== Data in this exercise
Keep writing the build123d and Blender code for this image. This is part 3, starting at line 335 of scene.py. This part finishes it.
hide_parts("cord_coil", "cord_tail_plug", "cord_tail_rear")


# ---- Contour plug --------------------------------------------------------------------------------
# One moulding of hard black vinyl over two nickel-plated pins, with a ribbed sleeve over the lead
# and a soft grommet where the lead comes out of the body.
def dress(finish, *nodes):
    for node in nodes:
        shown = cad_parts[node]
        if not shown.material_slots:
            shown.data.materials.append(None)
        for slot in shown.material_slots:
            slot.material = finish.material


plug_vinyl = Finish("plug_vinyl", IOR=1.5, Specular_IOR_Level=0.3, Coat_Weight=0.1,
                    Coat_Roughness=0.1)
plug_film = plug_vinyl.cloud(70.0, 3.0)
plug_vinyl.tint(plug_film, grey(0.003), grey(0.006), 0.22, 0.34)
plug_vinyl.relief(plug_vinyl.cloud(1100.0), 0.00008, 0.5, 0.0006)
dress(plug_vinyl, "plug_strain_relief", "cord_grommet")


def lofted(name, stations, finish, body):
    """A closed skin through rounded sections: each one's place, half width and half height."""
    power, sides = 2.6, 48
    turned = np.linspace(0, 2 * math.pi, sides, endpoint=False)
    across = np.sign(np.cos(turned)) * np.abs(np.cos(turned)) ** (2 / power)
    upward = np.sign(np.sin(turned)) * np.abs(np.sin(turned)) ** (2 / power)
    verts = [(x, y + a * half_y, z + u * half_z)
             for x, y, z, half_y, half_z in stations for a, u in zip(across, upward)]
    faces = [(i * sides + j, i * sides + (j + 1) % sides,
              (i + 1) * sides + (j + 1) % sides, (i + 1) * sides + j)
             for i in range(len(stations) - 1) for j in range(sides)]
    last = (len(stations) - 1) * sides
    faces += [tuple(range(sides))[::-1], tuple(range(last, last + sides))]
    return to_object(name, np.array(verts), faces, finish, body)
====
== Data in this exercise
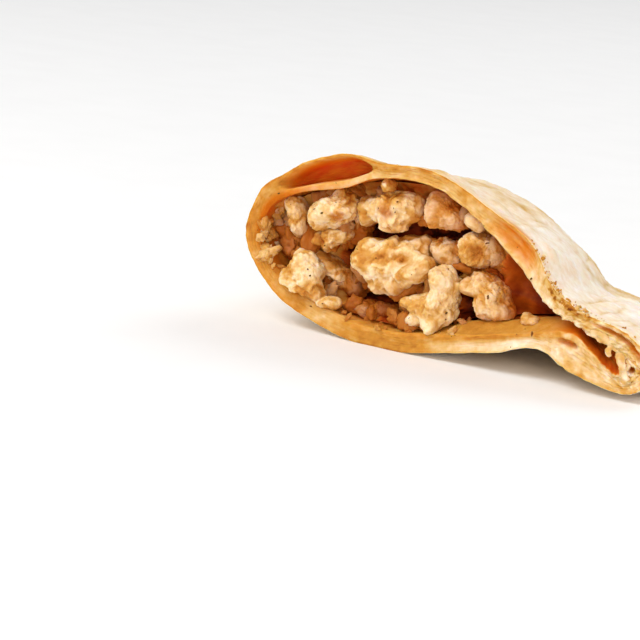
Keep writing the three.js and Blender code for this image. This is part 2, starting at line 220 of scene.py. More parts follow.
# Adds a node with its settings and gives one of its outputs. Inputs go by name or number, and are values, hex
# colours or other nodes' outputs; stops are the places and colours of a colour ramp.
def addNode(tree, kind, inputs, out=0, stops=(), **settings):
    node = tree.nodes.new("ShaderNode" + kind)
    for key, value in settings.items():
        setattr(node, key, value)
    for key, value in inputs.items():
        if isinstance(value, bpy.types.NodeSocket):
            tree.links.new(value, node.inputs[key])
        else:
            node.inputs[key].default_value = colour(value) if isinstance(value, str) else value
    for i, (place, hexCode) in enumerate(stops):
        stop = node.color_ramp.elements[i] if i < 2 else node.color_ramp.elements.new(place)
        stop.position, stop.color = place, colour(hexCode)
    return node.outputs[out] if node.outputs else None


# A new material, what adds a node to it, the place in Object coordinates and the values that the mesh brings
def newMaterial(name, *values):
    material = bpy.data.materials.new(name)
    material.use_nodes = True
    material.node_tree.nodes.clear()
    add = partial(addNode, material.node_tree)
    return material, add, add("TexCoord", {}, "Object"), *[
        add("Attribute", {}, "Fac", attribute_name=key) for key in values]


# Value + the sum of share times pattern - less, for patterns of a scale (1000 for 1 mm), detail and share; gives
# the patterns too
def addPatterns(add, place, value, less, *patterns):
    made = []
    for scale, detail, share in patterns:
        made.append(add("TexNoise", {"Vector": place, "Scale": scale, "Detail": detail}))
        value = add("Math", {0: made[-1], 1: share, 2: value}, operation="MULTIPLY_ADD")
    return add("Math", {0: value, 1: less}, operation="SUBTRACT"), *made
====
== Data in this exercise
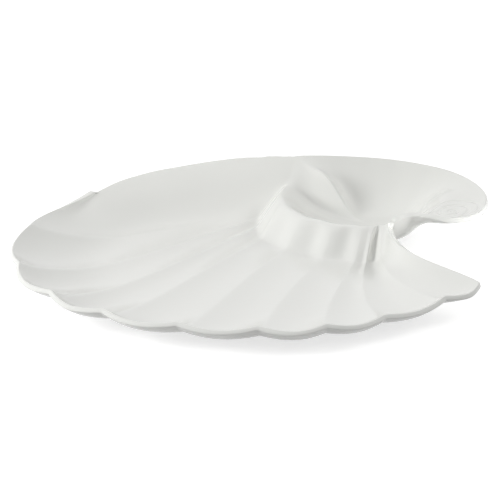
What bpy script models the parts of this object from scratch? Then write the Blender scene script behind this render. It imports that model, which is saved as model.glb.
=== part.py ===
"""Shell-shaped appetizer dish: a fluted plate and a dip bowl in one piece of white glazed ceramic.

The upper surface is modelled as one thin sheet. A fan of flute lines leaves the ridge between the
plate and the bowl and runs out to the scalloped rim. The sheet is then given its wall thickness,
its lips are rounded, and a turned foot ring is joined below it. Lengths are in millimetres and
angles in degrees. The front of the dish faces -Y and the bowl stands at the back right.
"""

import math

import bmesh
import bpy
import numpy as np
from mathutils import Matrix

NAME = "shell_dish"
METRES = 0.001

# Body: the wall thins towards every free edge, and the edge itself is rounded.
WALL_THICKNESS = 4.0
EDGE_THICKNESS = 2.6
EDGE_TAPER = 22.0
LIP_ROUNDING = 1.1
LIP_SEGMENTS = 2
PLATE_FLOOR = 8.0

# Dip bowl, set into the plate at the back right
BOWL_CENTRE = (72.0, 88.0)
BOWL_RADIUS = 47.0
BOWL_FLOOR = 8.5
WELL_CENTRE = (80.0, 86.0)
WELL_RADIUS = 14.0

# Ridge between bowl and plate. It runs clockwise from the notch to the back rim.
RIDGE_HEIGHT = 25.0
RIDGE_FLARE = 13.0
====
## Given problem
Within the listing above, the range opens at the line with "What bpy script" and closes at the line with "white glazed ceramic.". Reproduce exactly the lines of that range, including both ends.

## Task result
What bpy script models the parts of this object from scratch? Then write the Blender scene script behind this render. It imports that model, which is saved as model.glb.
=== part.py ===
"""Shell-shaped appetizer dish: a fluted plate and a dip bowl in one piece of white glazed ceramic.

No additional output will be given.